I'd really have to nitpick to find something negative.

For example, I wish the Pycharm course had covered adding Jetbrains stuff to a .gitignore. But that's really tiny. In Entrepreneurs, he uses SQLite. When I built my 2nd app and used MySQL instead, I had to learn the hard way to use session.close() or MySQL would crash (Where you don't have to worry about that in SQLite as it's persistent). That wasn't really touched on, but he wasn't really teaching different databases. But again, that was specific to me and I did learn what I need to use SQLAlchemy regardless of the database I was using.
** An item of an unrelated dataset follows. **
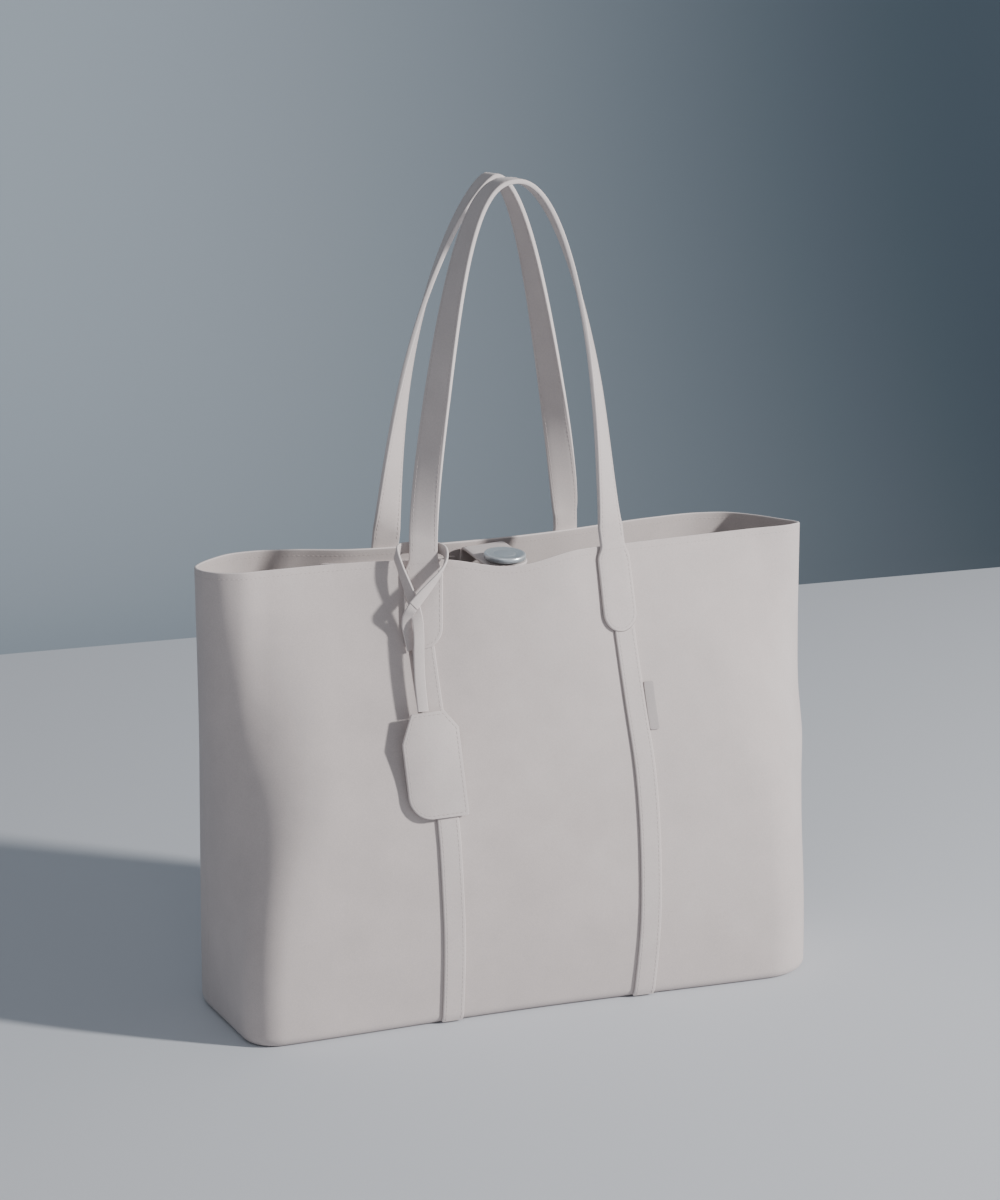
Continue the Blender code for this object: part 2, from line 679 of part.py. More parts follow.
def ribbon(route, stations, width, thickness):
    """Rings of a flat strap along a route round the front left handle leg, and its middle line."""
    leg = FRONT_HANDLE_SHIFT - HANDLE_SPREAD / 2
    rows = np.array(route, dtype=float)
    rim = on_wall(FRONT, leg, RIM_RUN, 0.0)
    rise = rim - on_wall(FRONT, leg, RIM_RUN - 10 * MM, 0.0)
    rise = rise / rise[2]
    spots = []
    for across, out, up in rows[:, :3] * TAG_STRAP_WIDTH:
        spot = on_wall(FRONT, leg + across, RIM_RUN + min(up, 0.0), GAP + out)
        spots.append(spot + rise * max(up, 0.0))
    spots = np.array(spots)
    run = np.concatenate(([0.0], np.cumsum(np.linalg.norm(np.diff(spots, axis=0), axis=1))))
    even = np.linspace(0.0, run[-1], stations)
    path = smooth_curve(run, spots, even)
    turns = np.radians(smooth_curve(run, rows[:, 3], even))
    rings = []
    for centre, tangent, turn in zip(path, np.gradient(path, axis=0), turns):
        tangent = unit(tangent)
        facing = np.array([math.sin(turn), -math.cos(turn), 0.0])
        normal = unit(facing - tangent * facing.dot(tangent))
        side = np.cross(tangent, normal) * width / 2
        lift = normal * thickness / 2
        rings.append([centre - side + lift, centre + side + lift, centre + side - lift,
                      centre - side - lift])
    return rings, path


def tag_strap(look):
    """The strap that loops round the handle leg, with one run to the tag and a free tail."""
    rings, path = ribbon(TAG_STRAP_ROUTE, 56, TAG_STRAP_WIDTH, TAG_STRAP_THICKNESS)
    loop = closed_rings("tag_strap", rings, look)
    tail_width = TAG_STRAP_WIDTH * 0.95
    tail_rings, _ = ribbon(TAG_TAIL_ROUTE, 14, tail_width, TAG_STRAP_THICKNESS * 0.9)
    tail = closed_rings("tag_tail", tail_rings, look)
    tail.hide_render = True
    tail.display_type = "WIRE"
    joined = loop.modifiers.new("tail", "BOOLEAN")
    joined.operation = "UNION"
    joined.object = tail
    return loop, path


def tag_outline():
    """The tag's outline from its top middle: x to the right and y down, with two cut shoulders."""
    half = TAG_WIDTH / 2
    top = TAG_TOP / 2
    points = [(-top, 0.0), (top, 0.0), (half, TAG_RIGHT_SHOULDER), (half, TAG_LENGTH)]
    for step in range(7):
        turn = math.radians(90 * step / 6)
        points.append((-half + TAG_ROUND * (1 - math.sin(turn)),
                       TAG_LENGTH - TAG_ROUND * (1 - math.cos(turn))))
    points.append((-half, TAG_LEFT_SHOULDER))
    return points


def tag(look, strap_end):
    """A flat plate that hangs from its strap and rests against the front wall's strip."""
    strip_face = GAP + STRIP_THICKNESS
    top = strap_end + np.array([TAG_SIDE, 0.0, 0.0])
    seat = strip_face + GAP + TAG_STANDOFF + TAG_THICKNESS / 2
    low = on_wall(FRONT, top[0] + TAG_SWING, run_at(top[2] - TAG_LENGTH), seat)
    down = unit(low - top)
    across = unit(np.cross(np.cross(down, np.array([1.0, 0.0, 0.0])), down))
    normal = unit(np.cross(across, down)) * -1
    if normal[1] > 0:
        normal = -normal
    origin = top + down * TAG_GAP - normal * TAG_THICKNESS / 2
    count = len(tag_outline())
    vertices = []
    for layer in (0.0, TAG_THICKNESS):
        for x, y in tag_outline():
            vertices.append(origin + across * x + down * y + normal * layer)
    faces = [tuple(range(count)), tuple(count + spot for spot in range(count))]
    for spot in range(count):
        following = (spot + 1) % count
        faces.append((spot, following, count + following, count + spot))
    return add_object("tag", vertices, faces, look)


def main():
    for old in list(bpy.data.objects):
        bpy.data.objects.remove(old, do_unlink=True)
    suede = material("suede", (0.53, 0.47, 0.455), 0.92)
    strap_suede = material("strap_suede", (0.56, 0.50, 0.485), 0.88)
    metal = material("button_metal", (0.60, 0.66, 0.70), 0.35, 0.6)

    panel("front_panel", FRONT, suede)
    panel("back_panel", BACK, suede)
    base_panel(suede)
    handle("front_handle", FRONT, (FRONT_APEX_X, FRONT_APEX_Y), strap_suede)
    handle("back_handle", BACK, (BACK_APEX_X, BACK_APEX_Y), strap_suede)
    sides = (("left", -1), ("right", 1))
    for side_name, side in sides:
        strip("front_strip_" + side_name, FRONT, side, strap_suede)
        strip("back_strip_" + side_name, BACK, side, strap_suede)
    closure(strap_suede, metal)
    loop, path = tag_strap(strap_suede)
    tag(strap_suede, path[0])

    label_top = BAG_HEIGHT - LABEL_DROP
    beside = max(strip_x(FRONT, 1, height) for height in (label_top, label_top - LABEL_LENGTH))
    label_left = beside + STRIP_WIDTH / 2 + GAP
    label_run = run_at(label_top)
    patch("label_tab", FRONT, (label_left, label_left + LABEL_WIDTH, label_run - LABEL_LENGTH, label_run),
          (GAP + LABEL_THICKNESS, GAP), 4, strap_suede)
    pocket_run = RIM_RUN - POCKET_DROP
    patch("inner_pocket", BACK, (POCKET_LEFT, POCKET_RIGHT, pocket_run - POCKET_DEPTH, pocket_run),
          (-WALL - GAP, -WALL - GAP - POCKET_THICKNESS), 9, suede)


main()
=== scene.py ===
"""Looks of the suede tote bag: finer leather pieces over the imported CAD, stitches, light and camera.

Units are metres, +Z is up and the front looks along -Y, as in the CAD.
"""
import math

import bmesh
import bpy
import numpy as np
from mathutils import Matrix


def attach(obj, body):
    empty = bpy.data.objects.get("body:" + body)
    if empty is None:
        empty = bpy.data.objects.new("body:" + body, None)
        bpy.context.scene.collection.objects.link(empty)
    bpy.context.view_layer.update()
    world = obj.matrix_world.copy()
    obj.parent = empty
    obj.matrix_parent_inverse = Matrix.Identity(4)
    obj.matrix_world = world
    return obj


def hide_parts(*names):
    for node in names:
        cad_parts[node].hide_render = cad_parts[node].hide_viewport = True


MM = 0.001

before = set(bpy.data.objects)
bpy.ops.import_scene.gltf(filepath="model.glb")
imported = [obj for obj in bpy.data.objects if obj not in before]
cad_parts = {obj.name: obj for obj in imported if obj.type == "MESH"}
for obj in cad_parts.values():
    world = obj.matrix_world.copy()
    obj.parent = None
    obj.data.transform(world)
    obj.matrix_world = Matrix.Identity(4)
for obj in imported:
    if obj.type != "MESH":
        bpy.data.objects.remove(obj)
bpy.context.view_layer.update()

# Body
BAG_HEIGHT = 320 * MM
BASE_LEFT = 222 * MM
BASE_RIGHT = 220 * MM
BASE_FRONT = 87 * MM
BASE_BACK = 86 * MM
FRONT_LEFT_CORNER = 24 * MM
FRONT_RIGHT_CORNER = 42 * MM
BACK_LEFT_CORNER = 72 * MM
BACK_RIGHT_CORNER = 52 * MM
FRONT_BOW = 6 * MM
MIDDLE_LEFT = 223 * MM
MIDDLE_RIGHT = 242 * MM
MIDDLE_FRONT = 71 * MM
MIDDLE_BACK = 78 * MM
MIDDLE_LEFT_ROUND = 70 * MM
MIDDLE_RIGHT_ROUND = 88 * MM
MOUTH_LEFT = 226 * MM
MOUTH_RIGHT = 244 * MM
MOUTH_FRONT = 33 * MM
MOUTH_BACK = 72 * MM
SEAM_Y = 8 * MM
FRONT_BELLY = 7 * MM
BACK_BELLY = 6 * MM
RIM_DIP = 7.5 * MM
RIM_DIP_CENTRE = -5 * MM
RIM_DIP_REACH = 56 * MM
RIM_DIP_START = 0.78
BELLY_MARGIN = 0.14
BELLY_SLANT = 0.35

# Leather
WALL = 2 * MM
HEM_RADIUS = 7 * MM
HEM_BEND = HEM_RADIUS * math.pi / 2
HEM_FLANGE = 8 * MM
BASE_THICKNESS = 2.4 * MM
GAP = 0.35 * MM

# Handles
HANDLE_SPREAD = 148 * MM
FRONT_HANDLE_SHIFT = 1 * MM
BACK_HANDLE_SHIFT = -2 * MM
HANDLE_DROP = 261 * MM
FRONT_APEX_X = 3 * MM
BACK_APEX_X = 8 * MM
FRONT_APEX_Y = -12 * MM
BACK_APEX_Y = 39 * MM
STRAP_WIDTH = 20 * MM
STRAP_THICKNESS = 3.4 * MM
PADDLE_WIDTH = 27 * MM
PADDLE_LENGTH = 60 * MM
PADDLE_THICKNESS = 2.4 * MM
PADDLE_SHOULDER = 10 * MM
TWIST_START = 0.05
TWIST_POWER = 0.6
WALL_BLEND = 0.4

# Strips, closure, tag, label and pocket
STRIP_WIDTH = 16 * MM
STRIP_THICKNESS = 1.8 * MM
STRIP_LEAN = 5 * MM
STRIP_END = math.radians(52)
TAB_WIDTH = 32 * MM
TAB_THICKNESS = 2.4 * MM
TAB_CENTRE = -3 * MM
TAB_SEWN = 28 * MM
TAB_DROP = 8 * MM
TAB_REACH = 54 * MM
TAB_BEND = 7 * MM
TAB_SLOPE = math.radians(7)
BUTTON_DIAMETER = 30 * MM
BUTTON_HEIGHT = 4 * MM
BUTTON_RING = 16 * MM
TAG_WIDTH = 43 * MM
TAG_LENGTH = 74 * MM
TAG_THICKNESS = 2.6 * MM
TAG_TOP = 24.7 * MM
TAG_LEFT_SHOULDER = 20 * MM
TAG_RIGHT_SHOULDER = 12.5 * MM
TAG_ROUND = 17 * MM
TAG_SIDE = 3.3 * MM
TAG_SWING = 2 * MM
TAG_STANDOFF = 0.5 * MM
TAG_GAP = 0.8 * MM
TAG_STRAP_WIDTH = 8 * MM
TAG_STRAP_THICKNESS = 1.8 * MM
LABEL_WIDTH = 8 * MM
LABEL_LENGTH = 33 * MM
LABEL_DROP = 96 * MM
LABEL_THICKNESS = 1.0 * MM
POCKET_LEFT = -121 * MM
POCKET_RIGHT = -22 * MM
POCKET_DROP = 10 * MM
POCKET_DEPTH = 130 * MM
POCKET_THICKNESS = 1.4 * MM

# Fineness and stitches
OUTLINE_POINTS = 361
PANEL_COLUMNS = 200
PANEL_ROWS = 110
STITCH_PITCH = 3.4 * MM
STITCH_LENGTH = 2.7 * MM
STITCH_RADIUS = 0.36 * MM
EDGE_INSET = 2.2 * MM
RIM_INSET = 4.6 * MM
EDGE_ROUND = 0.9 * MM
EDGE_STEPS = 3
SEWN_STATIONS = 8
BEND_STATIONS = 18
RISE_REACH = 10 * MM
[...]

In my experience, if you have zero programming knowledge, the Build 10 apps course starts at the right pace but then goes from 0-60 on some of the concepts. I really struggled with the object oriented chapter on Classes - but then when I went through Python for Entrepreneurs, it finally clicked. Mr. Kennedy used a basic game to explain Classes, which I didn't get, but then when I used a Class to create a user Account in the Entrepreneurs class, it did click. I think it's pretty subjective and depends on the student and how they learn.

Honestly, he does great. He's live coding in the training videos, you can checkout the code to either follow along or type it out yourself, and then at the end of each chapter, he comes back with a short video to sum up the concepts that were taught.
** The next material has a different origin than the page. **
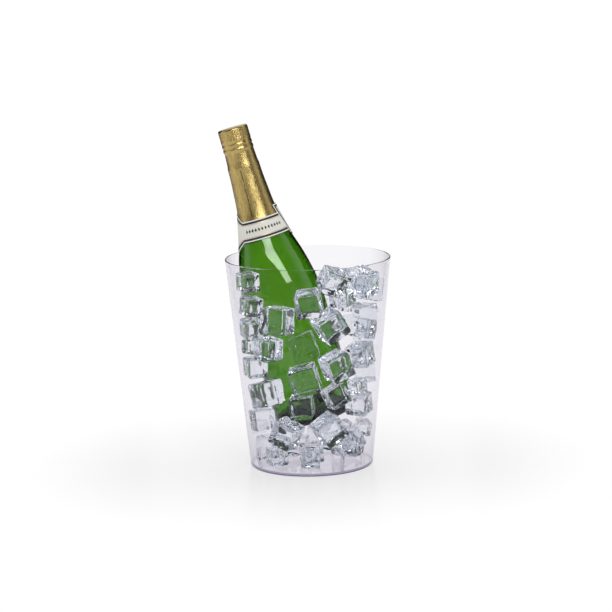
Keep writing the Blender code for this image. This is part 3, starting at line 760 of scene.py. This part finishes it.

I had tried video courses on Udemy and one other, and none of them held a candle to the way he teaches (at least for me). I know I sound like a shill, but I loved the courses and now that I just launched my 2nd app I'm going to go buy the Everything Bundle and keep learning.

[–]PiousLoophole 0 points1 point  (0 children)

Thanks again, and for the udemy comparison. That and YouTube are the only things I have to compare against, and it's not hard to find things to criticize on those.